Tobacco was one of the precious gifts the indigenous people of the Antille Islands presented to Christopher Columbus when he landed in the Caribbean in 1492. Cultivated by the Mayan Empire as a highly prized medicinal plant, tobacco had traveled from Mexico south to the Caribbean where it came to the attention of Columbus and his men. According to legend, one of Columbus' sailors rolled the dried whole leaves into a cylinder, lighted one end and inhaled the smoke. Delighting in the sensation, he inadvertently created a crude prototype of the cigar, which recently has been re-marketed into a trendy luxury item.
By 1560, tobacco was known throughout Europe as a medicinal plant thanks to Jean Nicot, the French ambassador to Portugal. Nicot was enamored both with the plant's flower, which he wore as a boutonniere, and its medicinal properties. For a time tobacco was known as "Nicotina" in honor of Nicot who introduced it to France, but the name "tobacco" eventually prevailed as the world1s largest producer became the island of Tobago, the Caribbean's southernmost island above the Port of Spain off Venezuela.

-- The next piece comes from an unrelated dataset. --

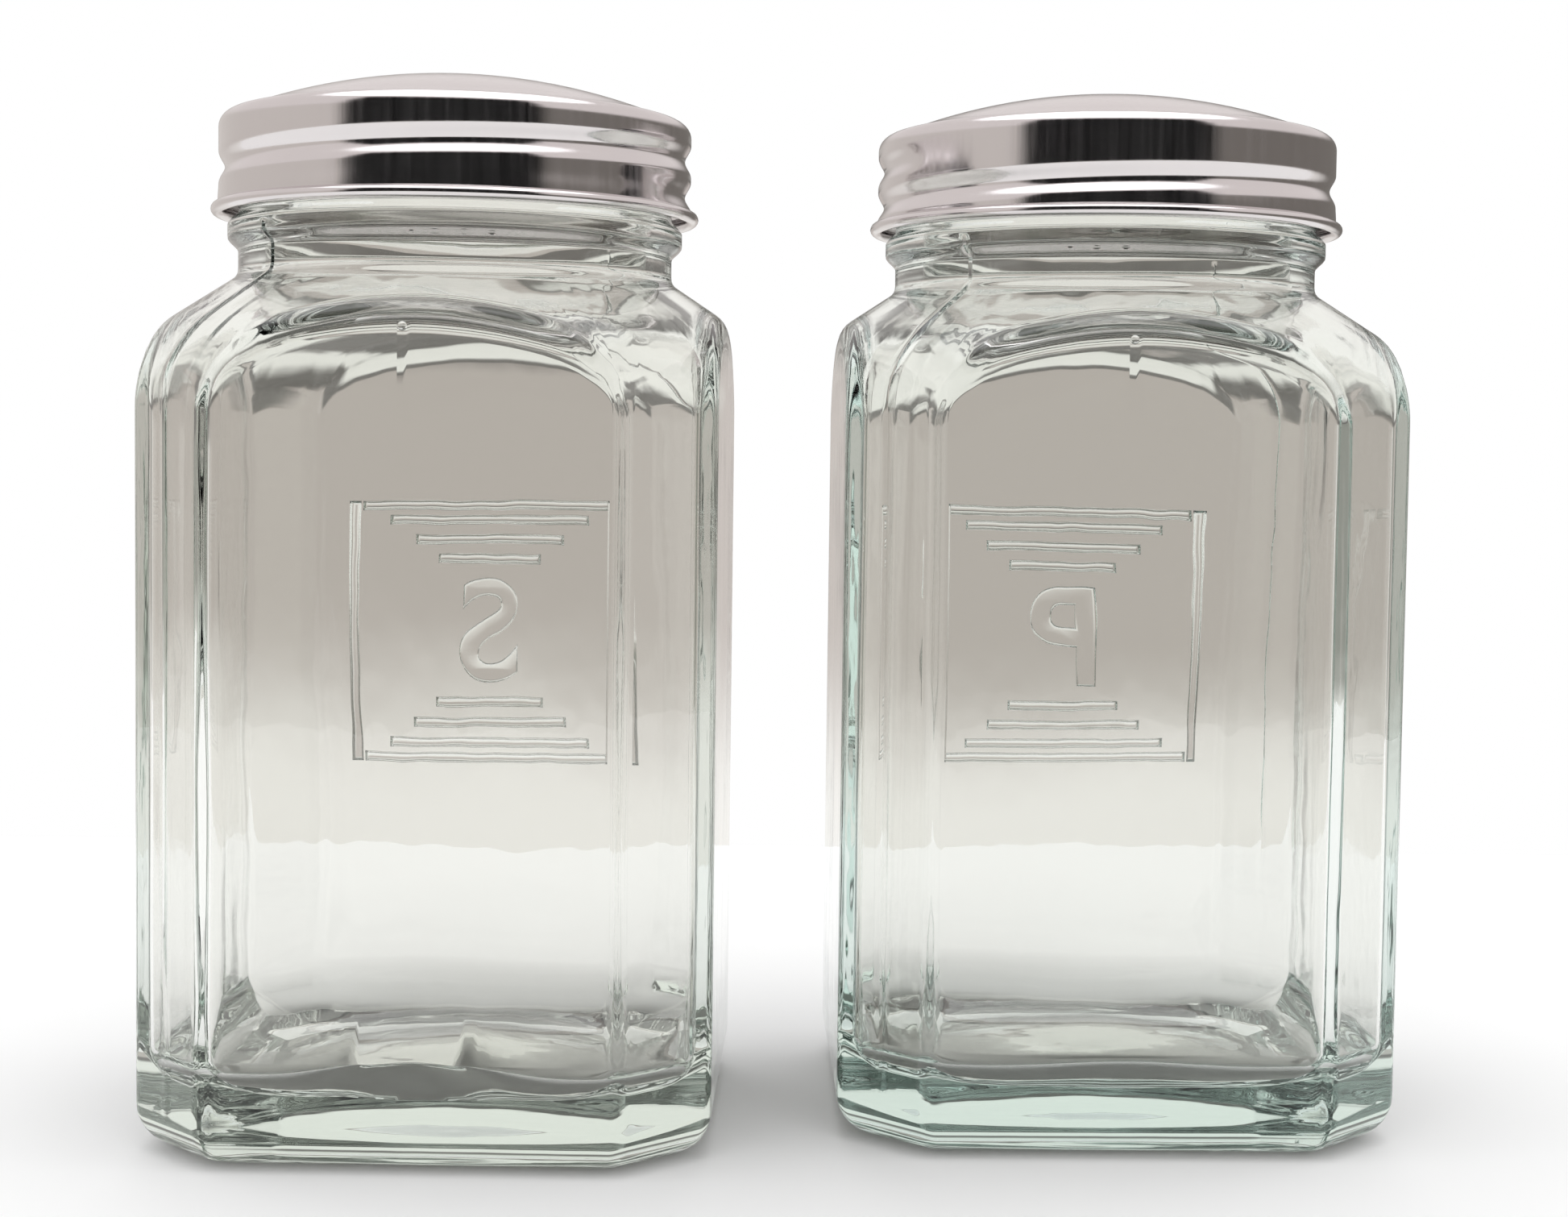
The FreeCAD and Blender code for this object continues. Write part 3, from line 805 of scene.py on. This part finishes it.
def room(s):
    """A drawn room.  Glass shows a wall with a dim ledge, a bright slope and a dark ceiling; steel
    reflects two plain sides and an unlit stretch in front; matt surfaces get an even light."""
    world = bpy.data.worlds.new("studio_room")
    world.use_nodes = True
    tree = world.node_tree
    tree.nodes.clear()
    link = tree.links.new

    def maths(operation, first, second=None):
        made = node(tree, "ShaderNodeMath", operation=operation)
        for socket, value in zip(made.inputs, (first, second)):
            if isinstance(value, (int, float)):
                socket.default_value = value
            elif value is not None:
                link(value, socket)
        return made.outputs[0]

    def between(value, low, high):
        made = node(tree, "ShaderNodeMapRange", interpolation_type="SMOOTHSTEP")
        made.inputs["From Min"].default_value = low
        made.inputs["From Max"].default_value = high
        link(value, made.inputs["Value"])
        return made.outputs["Result"]

    def mix(share, first, second):
        made = node(tree, "ShaderNodeMix", data_type="RGBA")
        link(share, made.inputs[0])
        for socket, value in ((made.inputs[6], first), (made.inputs[7], second)):
            if isinstance(value, tuple):
                socket.default_value = value
            else:
                link(value, socket)
        return made.outputs[2]

    def window(value, low, high, soft=0.06):
        """1 where value lies between low and high, fading softly at both ends."""
        return maths("MULTIPLY", between(value, low - soft, low + soft),
                     between(value, high + soft, high - soft))

    way = node(tree, "ShaderNodeTexCoord")
    parts = node(tree, "ShaderNodeSeparateXYZ")
    link(way.outputs["Generated"], parts.inputs[0])
    x, y, z = parts.outputs
    across = maths("ADD", maths("MULTIPLY", x, x), maths("MULTIPLY", y, y))
    flat = maths("MAXIMUM", maths("SQRT", across), 0.001)
    frontness = maths("DIVIDE", maths("MULTIPLY", y, -1.0), flat)
    rightness = maths("DIVIDE", x, flat)
    sight = node(tree, "ShaderNodeLightPath")
    clear = sight.outputs["Is Transmission Ray"]

    around = mix(window(frontness, -0.62, -0.25), (*s.wall, 1), (*s.shade, 1))
    around = mix(window(frontness, -0.15, 0.55), around, (*s.window, 1))
    around = mix(window(frontness, 0.60, 2.0), around, (*s.shade, 1))
    around = mix(window(z, 0.05, 0.30, 0.015), around, (*s.ledge, 1))
    beyond = maths("SUBTRACT", 1.0, between(frontness, -0.70, -0.20))
    around = mix(maths("MULTIPLY", beyond, between(z, 0.09, 0.14)), around, (*s.skylight, 1))
    middle = maths("MULTIPLY", window(rightness, -0.30, 0.30, 0.08), between(z, 0.36, 0.44))
    around = mix(maths("MULTIPLY", beyond, middle), around, (*s.ceiling, 1))
    around = mix(between(z, 0.72, 0.84), around, (*s.ceiling, 1))
    above = mix(between(z, -0.138, -0.058), (*s.table, 1), around)

    dim = mix(between(rightness, -0.5, 0.1), (*s.steel_left, 1), (*s.steel_right, 1))
    unlit = maths("MULTIPLY", between(frontness, 0.60, 0.72), between(z, -0.25, -0.05))
    unlit = maths("MULTIPLY", unlit, maths("SUBTRACT", 1.0, between(z, 0.70, 0.80)))
    mirrored = mix(between(z, 0.20, 0.38), dim, (*s.behind, 1))
    mirrored = mix(unlit, mirrored, (*s.dark, 1))
    mirrored = mix(between(z, -0.30, -0.10), (*s.table, 1), mirrored)
    mirrored = mix(window(z, 0.83, 0.95, 0.03), mirrored, BRIGHT_STRIP)
    level = maths("SUBTRACT", 1.0, between(z, 0.05, 0.16))
    mirrored = mix(maths("MULTIPLY", between(frontness, -0.95, -0.985), level), mirrored, above)

    lit = mix(clear, mirrored, above)
    lit = mix(sight.outputs["Is Glossy Ray"], (*s.fill, 1), lit)
    seen = mix(sight.outputs["Is Camera Ray"], lit, (1.0, 1.0, 1.0, 1))
    background = node(tree, "ShaderNodeBackground")
    link(seen, background.inputs["Color"])
    output = node(tree, "ShaderNodeOutputWorld")
    link(background.outputs[0], output.inputs["Surface"])
    bpy.context.scene.world = world


def pale_floor(s):
    deselect()
    bpy.ops.mesh.primitive_plane_add(size=1.0)
    floor = newest("pale_floor")
    floor.data.transform(Matrix.Translation((0, s.floor_behind - FLOOR_DEPTH / 2, -0.2 * MM))
                         @ Matrix.Diagonal((s.floor_width, FLOOR_DEPTH, 1, 1)))
    made, tree, shader = material("pale_floor")
    shader.inputs["Base Color"].default_value = (0.94, 0.94, 0.94, 1)
    shader.inputs["Roughness"].default_value = 0.7
    shader.inputs["Specular IOR Level"].default_value = 0.2
    floor.data.materials.append(made)


def place_camera(s):
    bpy.ops.object.camera_add(location=(s.camera_side, -s.camera_distance, s.camera_height))
    camera = bpy.context.object
    camera.name = "studio_camera"
    turned = Matrix.Rotation(math.pi / 2 - s.pitch, 4, "X") @ Matrix.Rotation(s.roll, 4, "Z")
    camera.rotation_euler = turned.to_euler()
    camera.data.lens = s.lens
    camera.data.sensor_width = 36.0
    camera.data.clip_start = 0.01
    bpy.context.scene.camera = camera


def soft_light(name, place, aim, size, power):
    bpy.ops.object.light_add(type="AREA", location=place)
    lamp = bpy.context.object
    lamp.name = name
    lamp.data.size = size
    lamp.data.energy = power
    lamp.rotation_euler = (Vector(aim) - Vector(place)).to_track_quat("-Z", "Y").to_euler()


class SCENE_OT_shaker_stage(bpy.types.Operator):
    """Lay the pale floor, light the room softly and place the camera"""
    bl_idname = "scene.shaker_stage"
    bl_label = "Studio stage"

    def execute(self, context):
        s = context.scene.shaker_stage
        room(s)
        pale_floor(s)
        deselect()
        place_camera(s)
        soft_light("overhead_softbox", (0.0, -0.1, 0.75), (0, 0, 0.06), 0.5, 0.6)
        context.scene.view_settings.view_transform = "Standard"
        context.scene.cycles.max_bounces = 24
        context.scene.cycles.glossy_bounces = 16
        context.scene.cycles.transmission_bounces = 16
        return {"FINISHED"}


# ---------------------------------------------------------------------------------------
# Panel and registration
# ---------------------------------------------------------------------------------------

SETTINGS = {
    "shaker_jar": ShakerJarSettings,
    "shaker_relief": ShakerReliefSettings,
    "shaker_lid": ShakerLidSettings,
    "shaker_seal": ShakerSealSettings,
    "shaker_stage": ShakerStageSettings,
}
OPERATORS = (SCENE_OT_shaker_stage, MESH_OT_shaker_jars, MESH_OT_shaker_lids, MESH_OT_shaker_seals)


class VIEW3D_PT_shakers(bpy.types.Panel):
    bl_label = "Shakers"
    bl_idname = "VIEW3D_PT_shakers"
    bl_space_type = "VIEW_3D"
    bl_region_type = "UI"
    bl_category = "Shakers"

    def draw(self, context):
        layout = self.layout
        for operator in OPERATORS:
            layout.operator(operator.bl_idname)
        for name, group in SETTINGS.items():
            box = layout.box()
            for key in group.__annotations__:
                box.prop(getattr(context.scene, name), key)


def register():
    for group in SETTINGS.values():
        bpy.utils.register_class(group)
    for name, group in SETTINGS.items():
        setattr(bpy.types.Scene, name, bpy.props.PointerProperty(type=group))
    for operator in OPERATORS:
        bpy.utils.register_class(operator)
    bpy.utils.register_class(VIEW3D_PT_shakers)


def unregister():
    bpy.utils.unregister_class(VIEW3D_PT_shakers)
    for operator in reversed(OPERATORS):
        bpy.utils.unregister_class(operator)
    for name, group in SETTINGS.items():
        delattr(bpy.types.Scene, name)
        bpy.utils.unregister_class(group)


def main():
    register()
    bpy.ops.scene.shaker_stage()
    bpy.ops.mesh.shaker_jars()
    bpy.ops.mesh.shaker_lids()
    bpy.ops.mesh.shaker_seals()


if __name__ == "__main__":
    main()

In 1614, King Philip III of Spain established Seville as tobacco center of the world. Attempting to prevent a tobacco glut, Philip required all tobacco grown in the Spanish New World to be shipped to a central location, Seville, Spain. Seville became the world center for the production of cigars. European cigarette use began here, as beggars patched together tobacco from used cigars, and rolled them in paper (papeletes). Spanish and Portuguese sailors spread the practice to Russia and the Levant. This began what we know today as modern hand rolled cigarette.
It is interesting to note that once science was able to separate the plant's chemical components, its offending component was dubbed "nicotine". Many of the plant1s remaining ingredients are mainstays of modern pharmacopia.
Rolling papers are made from a variety of sources. Here are some definitions and descriptions, so that you can find the best paper suited to your needs. Such compositional considerations such as all-hemp, partially comprised of hemp, no hemp, bleached, unbleached, organic, non-organic, available size, gum composition, no gum, evenness of burn, all become common considerations for the informed connoisseur of the rolling paper market.
Hemp is one of the strongest plant fibers in the world. Hemp papers have gained a great deal of popularity over the years because of the "tree-free" nature of this product. They burn very smoothly and, in general, are a little heavier thus making them easier to roll tobacco, especially heavier or larger cuts.
Rice papers are made from rice plant fibres. They often burn very slowly allowing the smoker to savour the experience. Originating in Japan and China this type of paper has become popular throughout the world. However, often rice papers will still contain hemp fibres too.
Flax is a fiber taken from the Linum or linaria plant which is commonly used to make linen. Flax is becoming more popular as it creates in the paper blend a silkiness and smoothness that makes rolling a pleasure while imparting little or no unwanted additional taste to the smoke.